Through the influence of these men we had the RCUS in the crosshairs as our denominational destination when Willows was formed. I was appointed stated supply in 1986 and after preparing for and passing classis examinations, was received as a licensed minister in the RCUS in 1988. In that same period a group of believers in Chico, CA, sought me out and I became pastor of two RCUS congregations. During that period I also served as a chaplain in the Glenn County Sheriff’s Dept. and the Western Classis as clerk for a short period of time.

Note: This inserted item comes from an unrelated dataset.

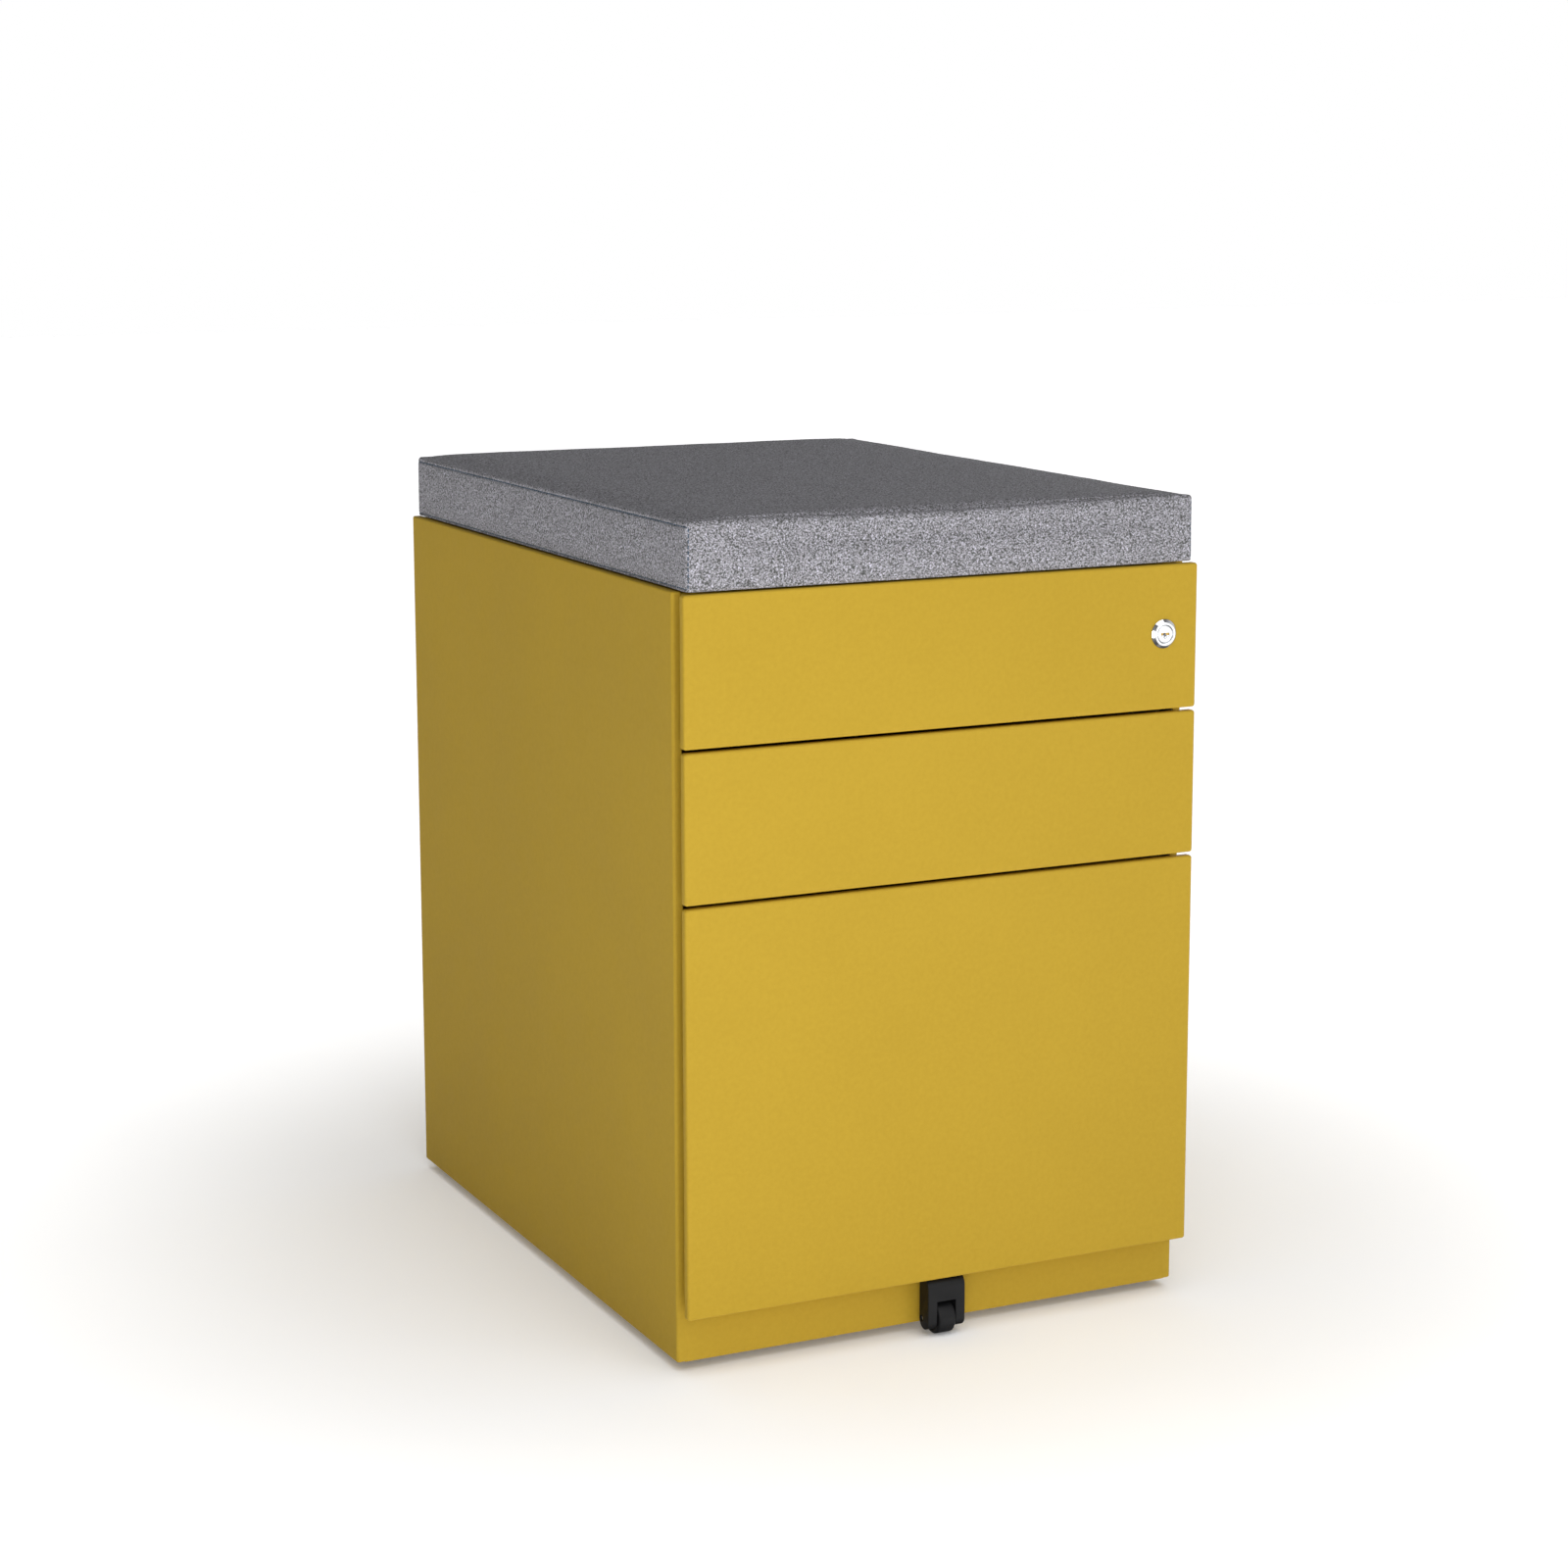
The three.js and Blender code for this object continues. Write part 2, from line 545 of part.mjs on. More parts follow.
function castorFork() {
  const innerX = CASTOR_WHEEL_WIDTH / 2 + 1.2;
  const outerX = innerX + FORK_WALL;
  const hub = rod("z", FORK_HUB_R, FORK_CROWN_Z, PLATE_Z0 - GAP, [0, 0, 0], 20);
  const crown = prism(
    "z", roundedRect(-outerX, outerX, -FORK_HUB_R, 19, 5), FORK_CROWN_Z, FORK_CROWN_Z + FORK_WALL,
  );
  const leg = polygon([
    [2, FORK_CROWN_Z + 1],
    [CASTOR_TRAIL - 5, CASTOR_WHEEL_R - 3],
    [CASTOR_TRAIL - 2, CASTOR_WHEEL_R - 5.5],
    [CASTOR_TRAIL + 2, CASTOR_WHEEL_R - 5.5],
    [CASTOR_TRAIL + 5, CASTOR_WHEEL_R - 3],
    [14, FORK_CROWN_Z + 1],
  ]);
  const axle = rod(
    "x", CASTOR_AXLE_R, -outerX - 1, outerX + 1, [0, CASTOR_TRAIL, CASTOR_WHEEL_R], 16,
  );
  const legs = [prism("x", leg, innerX, outerX), prism("x", leg, -outerX, -innerX)];
  return union(hub, crown, ...legs, axle).subtract(
    rod("z", KINGPIN_R + GAP, 20, PLATE_Z0, [0, 0, 0], 16),
  );
}

// Wheel: a solid tyre with dished sides and a bore.
function wheel(radius, width, bore, centre, segments) {
  const half = width / 2;
  const rim = radius - 1.4;
  return turned("x", [
    [bore, -half],
    [bore, half],
    [radius - 4.2, half - 1],
    [rim, half],
    [radius, half - 1.8],
    [radius, -half + 1.8],
    [rim, -half],
    [radius - 4.2, -half + 1],
  ].reverse(), centre, segments);
}

for (const [endName, y] of [["front", CASTOR_FRONT_Y], ["rear", CASTOR_REAR_Y]]) {
  for (const [sideName, side] of SIDES) {
    const castor = new THREE.Group();
    castor.position.set(side * CASTOR_X, y, 0);
    pedestal.add(castor);
    const prefix = `${endName}_${sideName}_castor`;
    const wheelCentre = [0, CASTOR_TRAIL, CASTOR_WHEEL_R];
    const tyre = wheel(CASTOR_WHEEL_R, CASTOR_WHEEL_WIDTH, CASTOR_AXLE_R + 0.35, wheelCentre, 20);
    addNode(`${prefix}_plate`, zincSteel, castorPlate(), castor);
    addNode(`${prefix}_fork`, zincSteel, castorFork(), castor);
    addNode(`${prefix}_wheel`, greyTread, tyre, castor);
  }
}

// ---------------------------------------------------------------- anti-tip wheel
// The housing hangs from the file drawer's front; the wheel stands proud of it in front and behind.
const TIP_WHEEL_Y = FRONT_Y + TIP_WHEEL_R;
const TIP_HOUSING_Y0 = FRONT_Y + 2;
const TIP_HOUSING_BOTTOM = 7.5;
const TIP_BROW_R = 8; // the housing's top front edge is rounded over
const TIP_AXLE_R = 2;

function tipHousing() {
  const y0 = TIP_HOUSING_Y0;
  const y1 = y0 + TIP_HOUSING_DEPTH;
  const lobeR = TIP_HOUSING_DEPTH / 2;
  const lobeZ = TIP_HOUSING_BOTTOM + lobeR;
  const top = FILE_DRAWER.z0 - GAP;
  const profile = new THREE.Shape();
  profile.absarc(y0 + TIP_BROW_R, top - TIP_BROW_R, TIP_BROW_R, Math.PI, Math.PI / 2, true);
  profile.lineTo(y1, top);
  profile.lineTo(y1, lobeZ);
  profile.absarc(y0 + lobeR, lobeZ, lobeR, 0, -Math.PI, true);
  profile.closePath();
  const x0 = TIP_WHEEL_X - TIP_HOUSING_WIDTH / 2;
  const x1 = TIP_WHEEL_X + TIP_HOUSING_WIDTH / 2;
  const shell = prism("x", profile, x0, x1, 1, 2);
  const slotHalf = TIP_WHEEL_WIDTH / 2 + 0.6;
  const slot = box(
    TIP_WHEEL_X - slotHalf, TIP_WHEEL_X + slotHalf, y0 - 1, y1 + 1, 0, 2 * TIP_WHEEL_R + 1,
  );
  const stem = box(
    TIP_WHEEL_X - 10, TIP_WHEEL_X + 10, FRONT_Y + FRONT_LIP + GAP, y1 - 1, top - 1,
    FILE_DRAWER.z0 + SHEET + 2 - GAP,
  );
  const axleHole = rod("x", TIP_AXLE_R + GAP, x0 - 1, x1 + 1, [0, TIP_WHEEL_Y, TIP_WHEEL_R], 16);
  return union(shell, stem).subtract(slot).subtract(axleHole);
}

const TIP_AXLE_HALF = TIP_HOUSING_WIDTH / 2 - 1.5;
const tipAxle = rod(
  "x", TIP_AXLE_R, TIP_WHEEL_X - TIP_AXLE_HALF, TIP_WHEEL_X + TIP_AXLE_HALF,
  [0, TIP_WHEEL_Y, TIP_WHEEL_R], 16,
);
const tipTyre = wheel(
  TIP_WHEEL_R, TIP_WHEEL_WIDTH, TIP_AXLE_R + GAP, [TIP_WHEEL_X, TIP_WHEEL_Y, TIP_WHEEL_R], 32,
);
addNode("anti_tip_housing", blackPlastic, tipHousing());
addNode("anti_tip_axle", zincSteel, tipAxle);
addNode("anti_tip_wheel", blackPlastic, tipTyre);

// ---------------------------------------------------------------- seat cushion
// A foam block in a fabric cover on a plywood board, on a thin mat that grips the steel top.
function cushion() {
  const outline = roundedRect(
    -CUSHION_HALF_WIDTH, CUSHION_HALF_WIDTH, CUSHION_FRONT_Y, CUSHION_BACK_Y, CUSHION_EDGE_R,
  );
  const block = prism("z", outline, CUSHION_BOTTOM, CUSHION_TOP, CUSHION_EDGE_R / 2);
  const inset = BOARD_INSET - GAP;
  const pocket = box(
    -CUSHION_HALF_WIDTH + inset, CUSHION_HALF_WIDTH - inset,
    CUSHION_FRONT_Y + inset, CUSHION_BACK_Y - inset,
    CUSHION_BOTTOM - 1, CUSHION_BOTTOM + BOARD_THICKNESS + GAP,
  );
  return block.subtract(pocket);
}

const MAT_HALF_WIDTH = 195;
const cushionBoard = box(
  -CUSHION_HALF_WIDTH + BOARD_INSET, CUSHION_HALF_WIDTH - BOARD_INSET,
  CUSHION_FRONT_Y + BOARD_INSET, CUSHION_BACK_Y - BOARD_INSET,
  CUSHION_BOTTOM, CUSHION_BOTTOM + BOARD_THICKNESS,
);
const gripMat = box(-MAT_HALF_WIDTH, MAT_HALF_WIDTH, FACE_Y + 8, BACK_Y - 12, MAT_BOTTOM, MAT_TOP);
addNode("seat_cushion", greyFabric, cushion());
addNode("cushion_board", plywood, cushionBoard);
addNode("grip_mat", rubberMat, gripMat);

// The overall box, which the proud lock head makes a little deeper, is centred on y = 0.
pedestal.position.y = LOCK_PROUD / 2;
pedestal.updateMatrixWorld(true);

export default pedestal;
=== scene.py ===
"""Looks of the filing pedestal: paint, metals, plastics, the sewn seat cushion and small hardware,
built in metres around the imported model."""
import json
import math

import bmesh
import bpy
import numpy as np
from mathutils import Matrix, Vector, noise
from mathutils.bvhtree import BVHTree

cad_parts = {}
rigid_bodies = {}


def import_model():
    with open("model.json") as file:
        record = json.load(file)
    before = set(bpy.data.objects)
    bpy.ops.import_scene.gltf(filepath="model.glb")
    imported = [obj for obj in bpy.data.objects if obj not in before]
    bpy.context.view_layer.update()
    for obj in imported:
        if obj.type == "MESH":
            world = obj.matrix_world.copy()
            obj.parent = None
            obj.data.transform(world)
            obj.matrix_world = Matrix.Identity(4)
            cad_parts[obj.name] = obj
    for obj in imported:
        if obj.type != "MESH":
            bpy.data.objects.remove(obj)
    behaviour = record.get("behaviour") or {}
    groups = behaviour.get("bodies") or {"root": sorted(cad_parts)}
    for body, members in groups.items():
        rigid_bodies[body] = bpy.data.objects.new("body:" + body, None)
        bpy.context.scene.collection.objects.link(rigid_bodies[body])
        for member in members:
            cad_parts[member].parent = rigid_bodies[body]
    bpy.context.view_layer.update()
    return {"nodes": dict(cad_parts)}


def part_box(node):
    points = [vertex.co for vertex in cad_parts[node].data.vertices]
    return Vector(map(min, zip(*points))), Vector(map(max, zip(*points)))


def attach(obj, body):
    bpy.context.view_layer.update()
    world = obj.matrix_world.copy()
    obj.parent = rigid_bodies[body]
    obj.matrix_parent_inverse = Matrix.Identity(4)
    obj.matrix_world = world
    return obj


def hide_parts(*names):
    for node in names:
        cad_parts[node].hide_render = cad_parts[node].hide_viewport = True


for leftover in list(bpy.data.objects):
    bpy.data.objects.remove(leftover)
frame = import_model()

MM = 0.001
NODES = frame["nodes"]
SCENE = bpy.context.scene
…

At Synod in 1989 I was approached by the then-forming Rock Springs congregation and took a call there in 1989 and also served as a sheriff’s chaplain in the Sweetwater County Sheriff’s Dept. and led Critical Incident Stress Debriefing teams, helping emergency responders deal with crises. I also served as Clerk of South Central Classis. In 1995 I received a call from the former RCUS congregation in Carbondale, PA, where I labored for over seven years. Again I served as Clerk in Covenant East Classis, this time for only a year. Providential circumstances led that congregation to leave the RCUS. A remnant of that Church desired to continue with the RCUS, so under the guidance of Covenant East Classis a congregation was formed known as Heritage Reformed Chapel. This work was overseen by Peace RCUS, Napoleon, OH, where I was also called to serve as associate pastor with responsibilities for HRC. In 2012 HRC was constituted a particular church in the RCUS and I was formally called to be its pastor.

Currently I serve (since 1996) as chair of the RCUS Interchurch Relations Committee and (since 2003) as secretary of NAPARC. And, I was able to pick up a couple of academic degrees along the way and we have a business. In order to supplement our income in a mission setting, Sharon and I began a furniture restoration business about ten years ago. So I am still woodworking, still bi-vocational, still into music, and as Jeff Duckett would put it “still prayin’, pluggin’, and preachin.’ The Lord has been truly gracious to these Canadian transplants for which we are truly grateful. Soli Deo Gloria.